The Fairphone 3 had a problem with many USB cables not staying attached, so it was easy to buy the spare part and replace it. She’s been much happier since getting the new phone as it is much faster and more reliable than older one.My Fairphone 4 has a couple of minor issues such as a crack in the back cover where one of the latches are and a scratch on the screen. The thing I rather like is the ease of repairability even if it is slightly bulky compared to some other phones, however having held someone else’s phone that was incredibly thin I was scared I was going to bend or drop it.

I had a previous phone where I had cracked the screen and it was incredibly difficult to replace. I tried twice and just made it worse so have up and switched to the Fairphone 3.

One of the reasons I like slightly more powerful hardware at the start is that it can last long longer even with software updates. This is one of the reasons they haven’t gone for the low end market.

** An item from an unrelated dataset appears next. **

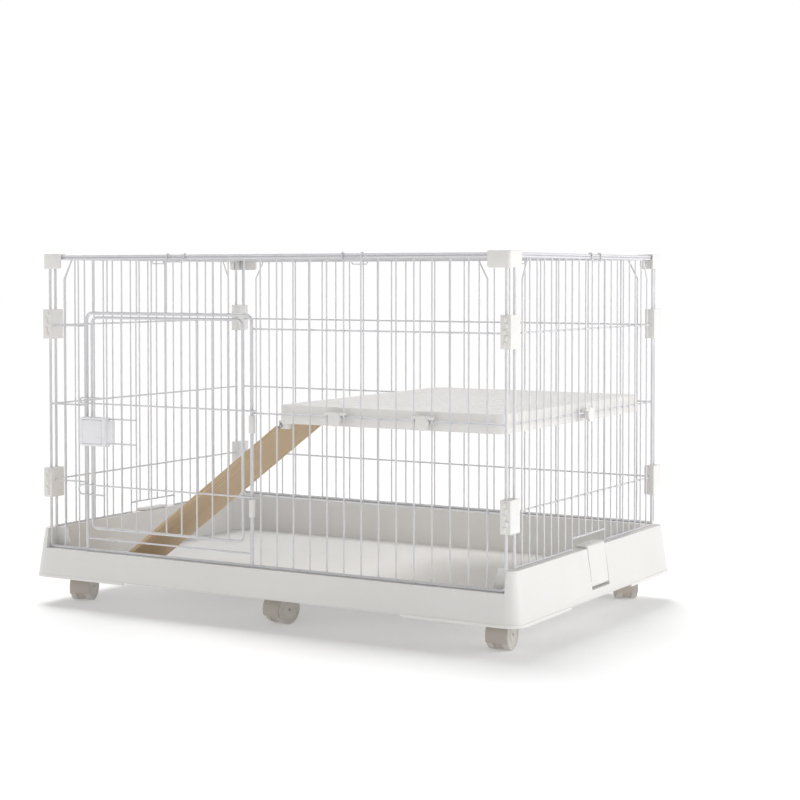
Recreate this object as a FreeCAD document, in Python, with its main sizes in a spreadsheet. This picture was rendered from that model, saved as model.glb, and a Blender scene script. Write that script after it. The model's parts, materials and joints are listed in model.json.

Having had all the major Fairphone versions I’m seeing it maturing and is much more likely I’ll keep for longer.

My main bugbear at the moment is Android Pay needing the wallet so to be opened before it works. If it’s been recently opened them it works fine from the lock screen. Though suspect it’s an issue that could happen on any phone. I’ve just changed the setting about which app to use for payments from “except when another payment is is open” to “always”, so hopefully that will fix the issue.